The pork here was smoked for a long time, this softening it and also giving it a smoky flavor. Smoking of pork was happening inside the hut.
After smoking the pork was being hung on the kitchen wall and was taken off before cooking.
Rice was being de husked in traditional way
We were happy drinking the Outstanding rice beer. Must say that the rice beer brewed by Ms. Lakhiprobha Deori at majuli was way better.
we quite liked a dried bean that had to be just popped in the mouth – like bhel. It was seasoned with chillies and salt.
The black puffed rice was crisp and nice.
We also took a buffet lunch with lot of interesting food in it.
The lunch was served on banana leaf atop a natural material plate. Naga red rice, fermented chicken rice, pork with greens, pork curry, dog meat.
We also tried pig entrails dry curry & a lovely piping hot soup with bamboo shoots in it, served in a bamboo cup.
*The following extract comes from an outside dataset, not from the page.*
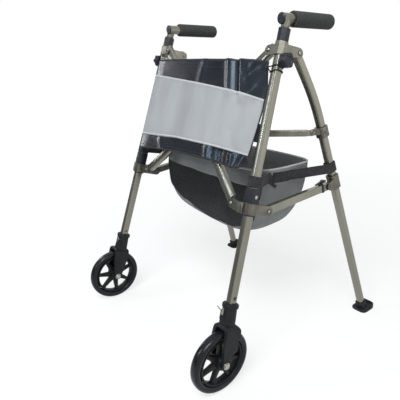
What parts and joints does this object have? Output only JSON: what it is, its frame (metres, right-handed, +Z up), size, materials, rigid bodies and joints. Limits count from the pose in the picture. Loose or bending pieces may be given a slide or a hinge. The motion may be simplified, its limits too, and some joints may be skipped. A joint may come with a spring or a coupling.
{
  "type": "folding travel walker",
  "caption": "Folding travel walker with front wheels, an X-brace that shuts sideways, swing-in rear legs, height-adjustable handles, a cloth front panel and a mesh pouch.",
  "frame": {"origin": "centre of the footprint, on the floor that the wheels and rear feet stand on", "axes": "+Z up, -Y the walking direction (wheels in front), +X the left side of the person who walks behind it"},
  "size_m": [0.6452, 0.6384, 0.812],
  "materials": {
    "frame": "satin metallic",
    "cast": "satin metallic",
    "rivet": "semi-gloss",
    "black_plastic": "satin",
    "fork_plastic": "satin",
    "foam": "matte foam",
    "rubber": "matte",
    "wire": "bright",
    "webbing": "woven",
    "cloth": "woven",
    "mesh_cloth": "mesh"
  },
  "bodies": {
    "centre": {"centre_pin": "rivet"},
    "cloth": {"panel": "cloth", "pouch": "mesh_cloth"},
    "arm_a": {"arm_a": "frame", "arm_a_cap": "black_plastic"},
    "arm_b": {"arm_b": "frame", "arm_b_cap": "black_plastic"},
    "leg_l": {"front_leg_l": "frame", "stem_bush_l": "black_plastic", "hub_l": "cast", "panel_cord_l": "webbing", "stop_sleeve_l": "black_plastic", "stop_bolt_l": "rivet", "fork_l": "fork_plastic", "axle_bolt_l": "rivet", "side_strap_l": "webbing"},
    "leg_r": {"front_leg_r": "frame", "stem_bush_r": "black_plastic", "hub_r": "cast", "panel_cord_r": "webbing", "stop_sleeve_r": "black_plastic", "stop_bolt_r": "rivet", "fork_r": "fork_plastic", "axle_bolt_r": "rivet", "side_strap_r": "webbing"},
    "handle_l": {"handle_stem_l": "cast", "tee_cap_l": "black_plastic", "grip_l": "foam"},
    "handle_r": {"handle_stem_r": "cast", "tee_cap_r": "black_plastic", "grip_r": "foam"},
    "knob_l": {"clamp_knob_l": "black_plastic"},
    "knob_r": {"clamp_knob_r": "black_plastic"},
    "slider_l": {"slide_liner_l": "black_plastic", "slide_bracket_l": "cast"},
    "slider_r": {"slide_liner_r": "black_plastic", "slide_bracket_r": "cast"},
    "rear_l": {"rear_leg_l": "frame", "upper_collar_l": "cast", "lower_collar_l": "cast", "foot_l": "rubber"},
    "rear_r": {"rear_leg_r": "frame", "upper_collar_r": "cast", "lower_collar_r": "cast", "foot_r": "rubber"},
    "brace_l": {"side_brace_l": "frame", "latch_band_l": "black_plastic"},
    "brace_r": {"side_brace_r": "frame", "latch_band_r": "black_plastic"},
    "latch_l": {"brace_latch_l": "black_plastic"},
    "latch_r": {"brace_latch_r": "black_plastic"},
    "strut_l": {"strut_l": "cast"},
    "strut_r": {"strut_r": "cast"},
    "pin_l": {"fork_pin_l": "wire"},
    "pin_r": {"fork_pin_r": "wire"},
    "wheel_l": {"wheel_l": "black_plastic", "tyre_l": "rubber"},
    "wheel_r": {"wheel_r": "black_plastic", "tyre_r": "rubber"}
  },
  "joints": [
    {"name": "fold", "type": "hinge", "parent": "centre", "child": "arm_a", "pos_m": [0, -0.08015, 0.57986], "axis": [0, -0.9514, 0.308], "range_deg": [0, 46.5], "deforming": ["panel", "pouch"]},
    {"name": "cloth_rise", "type": "slide", "parent": "centre", "child": "cloth", "axis": [0, 0.308, 0.9514], "range_m": [0, 0.0872]},
    {"name": "arm_b_fold", "type": "hinge", "parent": "centre", "child": "arm_b", "pos_m": [0, -0.08015, 0.57986], "axis": [0, -0.9514, 0.308], "range_deg": [-46.6, 0]},
    {"name": "leg_l_fold", "type": "hinge", "parent": "arm_a", "child": "leg_l", "pos_m": [0.18955, -0.02995, 0.73491], "axis": [0, -0.9514, 0.308], "range_deg": [-49.7, 0]},
    {"name": "leg_r_fold", "type": "hinge", "parent": "arm_b", "child": "leg_r", "pos_m": [-0.18955, -0.02995, 0.73491], "axis": [0, -0.9514, 0.308], "range_deg": [0, 49.7]},
    {"name": "slider_l_fold", "type": "hinge", "parent": "arm_b", "child": "slider_l", "pos_m": [0.20636, -0.1348, 0.41106], "axis": [0, -0.9514, 0.308], "range_deg": [0, 43.4]},
    {"name": "slider_r_fold", "type": "hinge", "parent": "arm_a", "child": "slider_r", "pos_m": [-0.20636, -0.1348, 0.41106], "axis": [0, -0.9514, 0.308], "range_deg": [-43.4, 0]},
    {"name": "rear_l_fold", "type": "hinge", "parent": "leg_l", "child": "rear_l", "pos_m": [0.2232, 0.02016, 0.72633], "axis": [-0.9949, 0.0576, -0.0826], "range_deg": [0, 26.9], "deforming": ["side_strap_l"]},
    {"name": "rear_r_fold", "type": "hinge", "parent": "leg_r", "child": "rear_r", "pos_m": [-0.2232, 0.02016, 0.72633], "axis": [-0.9949, -0.0576, 0.0826], "range_deg": [0, 26.9], "deforming": ["side_strap_r"]},
    {"name": "brace_l_fold", "type": "hinge", "parent": "slider_l", "child": "brace_l", "pos_m": [0.24494, -0.08395, 0.39181], "axis": [0.9949, -0.0576, 0.0826], "range_deg": [0, 59.6]},
    {"name": "brace_r_fold", "type": "hinge", "parent": "slider_r", "child": "brace_r", "pos_m": [-0.24494, -0.08395, 0.39181], "axis": [0.9949, 0.0576, -0.0826], "range_deg": [0, 59.6]},
    {"name": "strut_l_fold", "type": "hinge", "parent": "rear_l", "child": "strut_l", "pos_m": [0.24072, 0.06991, 0.54991], "axis": [0.6338, -0.7732, 0.0191], "range_deg": [0, 85.5]},
    {"name": "strut_r_fold", "type": "hinge", "parent": "rear_r", "child": "strut_r", "pos_m": [-0.24072, 0.06991, 0.54991], "axis": [0.5837, 0.8117, -0.02], "range_deg": [0, 84]},
    {"name": "handle_l_height", "type": "slide", "parent": "leg_l", "child": "handle_l", "axis": [-0.061, 0.3074, 0.9496], "range_m": [0, 0.152]},
    {"name": "handle_r_height", "type": "slide", "parent": "leg_r", "child": "handle_r", "axis": [0.061, 0.3074, 0.9496], "range_m": [0, 0.152]},
    {"name": "knob_l_turn", "type": "hinge", "parent": "leg_l", "child": "knob_l", "pos_m": [0.22718, -0.03782, 0.71061], "axis": [0.9949, -0.0576, 0.0826], "continuous": true},
    {"name": "knob_r_turn", "type": "hinge", "parent": "leg_r", "child": "knob_r", "pos_m": [-0.22718, -0.03782, 0.71061], "axis": [0.9949, 0.0576, -0.0826], "continuous": true},
    {"name": "latch_l_lever", "type": "hinge", "parent": "brace_l", "child": "latch_l", "pos_m": [0.25308, 0.10048, 0.42227], "axis": [0.9949, -0.0576, 0.0826], "range_deg": [0, 8], "stiffness_Nm_per_rad": 0.05, "springref_deg": -5.73},
    {"name": "latch_r_lever", "type": "hinge", "parent": "brace_r", "child": "latch_r", "pos_m": [-0.25308, 0.10048, 0.42227], "axis": [0.9949, 0.0576, -0.0826], "range_deg": [0, 8], "stiffness_Nm_per_rad": 0.05, "springref_deg": -5.73},
    {"name": "pin_l_pull", "type": "slide", "parent": "leg_l", "child": "pin_l", "axis": [-0.549, -0.8049, 0.2253], "range_m": [0, 0.004], "stiffness_N_per_m": 150, "springref_m": -0.002},
    {"name": "pin_r_pull", "type": "slide", "parent": "leg_r", "child": "pin_r", "axis": [0.549, -0.8049, 0.2253], "range_m": [0, 0.004], "stiffness_N_per_m": 150, "springref_m": -0.002},
    {"name": "wheel_l_spin", "type": "hinge", "parent": "leg_l", "child": "wheel_l", "pos_m": [0.26796, -0.24322, 0.0762], "axis": [1, 0, 0], "continuous": true},
    {"name": "wheel_r_spin", "type": "hinge", "parent": "leg_r", "child": "wheel_r", "pos_m": [-0.26796, -0.24322, 0.0762], "axis": [1, 0, 0], "continuous": true}
  ],
  "couplings": [
    {"joint": "arm_b_fold", "follows": "fold", "ratio": -1},
    {"joint": "cloth_rise", "follows": "fold", "m_per_rad": 0.1068},
    {"joint": "leg_l_fold", "follows": "fold", "ratio": -1.068},
    {"joint": "leg_r_fold", "follows": "fold", "ratio": 1.068},
    {"joint": "slider_l_fold", "follows": "fold", "ratio": 0.932},
    {"joint": "slider_r_fold", "follows": "fold", "ratio": -0.932},
    {"joint": "rear_l_fold", "follows": "fold", "ratio": 0.577},
    {"joint": "rear_r_fold", "follows": "fold", "ratio": 0.577},
    {"joint": "brace_l_fold", "follows": "fold", "ratio": 1.28},
    {"joint": "brace_r_fold", "follows": "fold", "ratio": 1.28},
    {"joint": "strut_l_fold", "follows": "fold", "ratio": 1.8377},
    {"joint": "strut_r_fold", "follows": "fold", "ratio": 1.8057}
  ]
}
Fermented chicken rice was kind of sticky rice, slightly slimy and had a fermented feel to it. Very different flavors than what I have ever tried before. Chicken pieces were broken and small as if someone had pounded them. Liked the experience.
We enjoyed the Lovely piping hot soup with bamboo shoot and pork. It was served in a bamboo cup. Refreshing, strong flavors of bamboo shoot and pork. Awesome.
Naga red rice was thick, short and a bit chewy , yet soft. The best part of this rice was that it was unpolished and hence did not sit for long in the stomach , unliked the polished long basmati.
Pork cooked with greens had very nice flavors. The pork pieces were ok though. These were from big pigs with loads of fat. What I loved eating were the greens soaked in full bodied piggy flavors. The meat pieces themselves were avoidable.
New addition to my culinary experience – dog meat – very different from both pork or goat meat. Was a bit chewy. Was cooked with the skin (like pork is) and was overall very tasty
Super loved this pig entrails dry curry – very different from the one we had at International Loinloom Festival exotic echo homestAy. The one at the homestAy was made with pig blood and was surely better and the best I have ever had. The one here was cooked with spices only.